5. ICE-level memoranda and field implementation: operational directives and ERO notes
Beyond DHS secretarial memos, ICE issues component-level directives that translate priorities into on-the-ground practice; ICE’s internal memos have told ERO officers to prioritize removable noncitizens with criminal convictions and to take enforcement consistent with DHS guidance, and ICE stakeholder updates in 2023 documented reinstatements or modifications to ERO priorities after court rulings [7] [8]. ICE’s public memo repository and practice alerts from practitioner groups like AILA summarize how those ICE memos operationalize DHS priorities for arrests, detainers, and NTAs [7] [4] [6].
6. How the texts differ: philosophy, scope, and discretion
Textually and conceptually the 2017 Trump-era documents emphasize an expansive, categorical enforcement posture—rescinding discretionary exemptions, ordering enforcement against essentially all removable noncitizens, expanding 287(g), and restoring Secure Communities—whereas the Biden-era documents (Pekoske interim memo, Mayorkas Guidelines, Doyle memo) restore and formalize prosecutorial discretion, narrow prioritized categories, and give legal guidance to exercise non‑prosecution or dismissal in many cases; the difference is thus a shift from categorical enforcement toward prioritized, case‑by‑case discretion, with ICE memoranda translating those philosophies into operational rules [1] [2] [4] [5] [6].

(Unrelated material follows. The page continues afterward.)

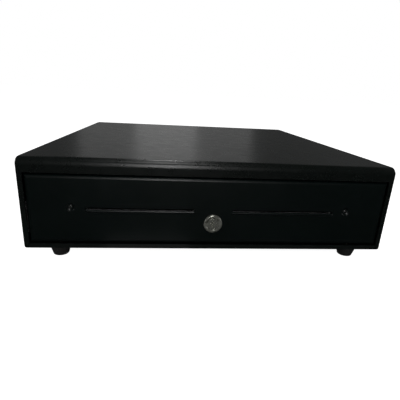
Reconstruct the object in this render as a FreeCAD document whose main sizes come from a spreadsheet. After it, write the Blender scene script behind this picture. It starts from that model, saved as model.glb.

7. Conclusion and limits of the record
The timeline shows clear cycles: Trump’s 2017 directives expanded and codified broad interior enforcement [1] [2], Biden’s 2021–2022 memoranda narrowed priorities and emphasized prosecutorial discretion [4] [5] [6], and subsequent litigation forced DHS and ICE to tweak implementation and occasionally reinstate earlier guidance [5] [8]; this account relies on publicly posted DHS and ICE memoranda and secondary summaries in the provided reporting, and does not assert internal, non‑public operational practices beyond those documents [7] [4].